◆ **Exercise**
Exactly the lines from the one containing "What OpenSCAD source" through the one containing "of the ball." must be returned; include both ends and nothing else.

◆ **Data for processing**

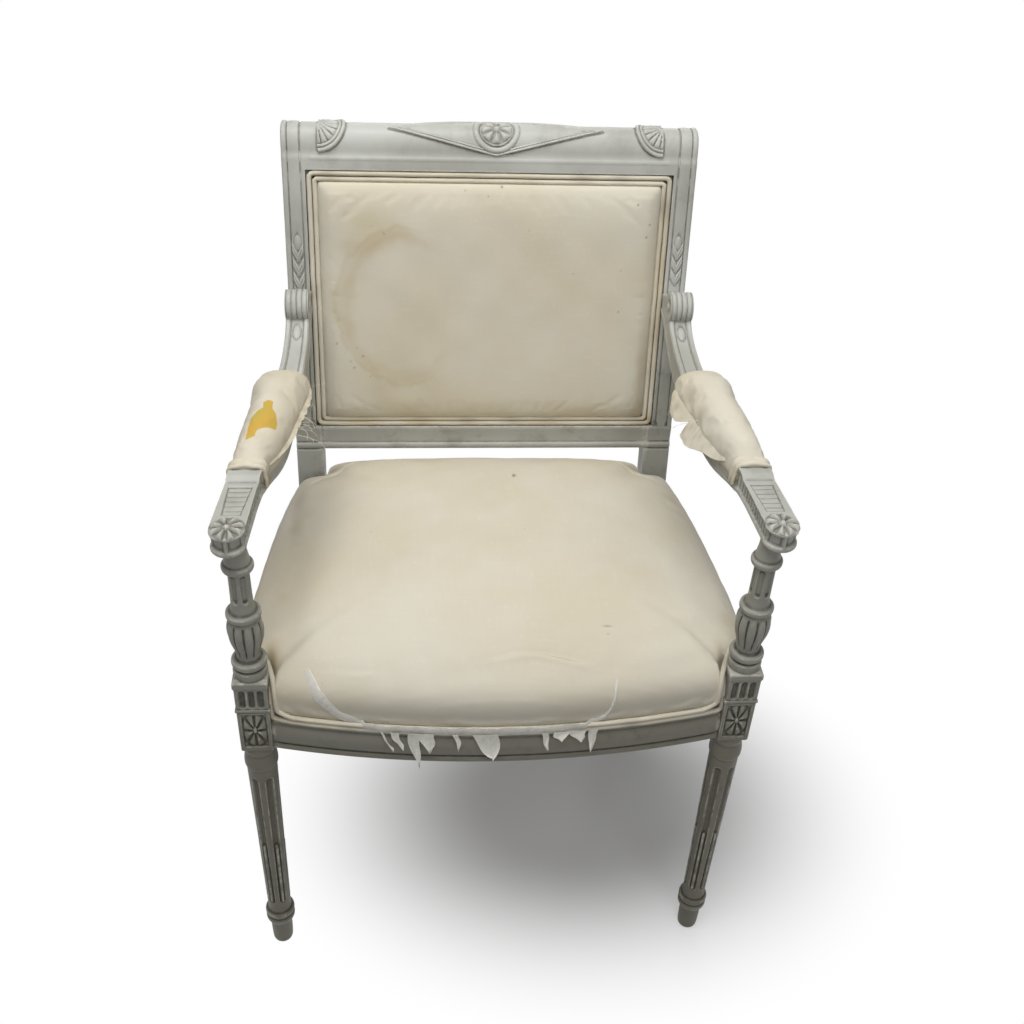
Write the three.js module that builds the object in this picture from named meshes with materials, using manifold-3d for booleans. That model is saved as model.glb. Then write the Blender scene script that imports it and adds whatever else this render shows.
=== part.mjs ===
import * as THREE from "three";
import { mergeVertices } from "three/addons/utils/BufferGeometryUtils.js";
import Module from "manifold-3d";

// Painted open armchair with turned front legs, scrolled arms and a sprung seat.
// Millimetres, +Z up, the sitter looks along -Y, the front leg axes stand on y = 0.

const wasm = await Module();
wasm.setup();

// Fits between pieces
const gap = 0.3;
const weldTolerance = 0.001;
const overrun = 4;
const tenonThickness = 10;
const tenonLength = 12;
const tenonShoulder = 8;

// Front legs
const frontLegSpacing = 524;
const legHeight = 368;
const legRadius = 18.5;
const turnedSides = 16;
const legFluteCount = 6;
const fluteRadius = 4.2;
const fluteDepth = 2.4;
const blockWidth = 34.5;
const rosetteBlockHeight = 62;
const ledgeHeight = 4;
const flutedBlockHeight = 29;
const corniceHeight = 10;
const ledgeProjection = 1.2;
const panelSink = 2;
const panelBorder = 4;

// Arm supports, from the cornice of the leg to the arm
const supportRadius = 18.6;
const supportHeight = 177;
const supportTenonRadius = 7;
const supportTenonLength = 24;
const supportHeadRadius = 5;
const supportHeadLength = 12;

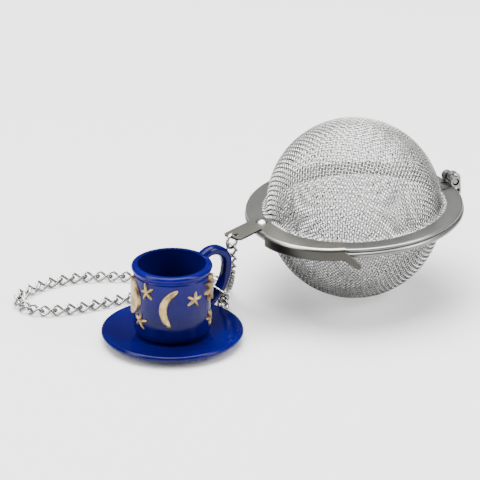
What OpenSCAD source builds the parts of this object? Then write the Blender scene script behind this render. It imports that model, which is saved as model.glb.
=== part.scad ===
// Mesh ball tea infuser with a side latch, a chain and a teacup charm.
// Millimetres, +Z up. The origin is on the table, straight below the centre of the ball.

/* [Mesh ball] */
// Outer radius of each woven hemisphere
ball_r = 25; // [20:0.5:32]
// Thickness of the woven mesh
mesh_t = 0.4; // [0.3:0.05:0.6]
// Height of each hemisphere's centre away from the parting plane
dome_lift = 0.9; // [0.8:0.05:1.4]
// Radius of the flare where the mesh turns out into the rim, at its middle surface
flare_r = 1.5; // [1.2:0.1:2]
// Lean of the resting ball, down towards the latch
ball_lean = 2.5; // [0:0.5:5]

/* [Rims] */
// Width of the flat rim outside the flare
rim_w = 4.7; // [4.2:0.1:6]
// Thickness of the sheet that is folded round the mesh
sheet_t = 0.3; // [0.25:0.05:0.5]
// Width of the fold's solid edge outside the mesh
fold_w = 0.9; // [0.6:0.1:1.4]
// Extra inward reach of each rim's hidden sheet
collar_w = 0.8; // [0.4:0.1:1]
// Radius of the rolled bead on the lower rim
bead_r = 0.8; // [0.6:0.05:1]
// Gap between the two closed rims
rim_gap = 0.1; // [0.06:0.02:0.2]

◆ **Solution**
What OpenSCAD source builds the parts of this object? Then write the Blender scene script behind this render. It imports that model, which is saved as model.glb.
=== part.scad ===
// Mesh ball tea infuser with a side latch, a chain and a teacup charm.
// Millimetres, +Z up. The origin is on the table, straight below the centre of the ball.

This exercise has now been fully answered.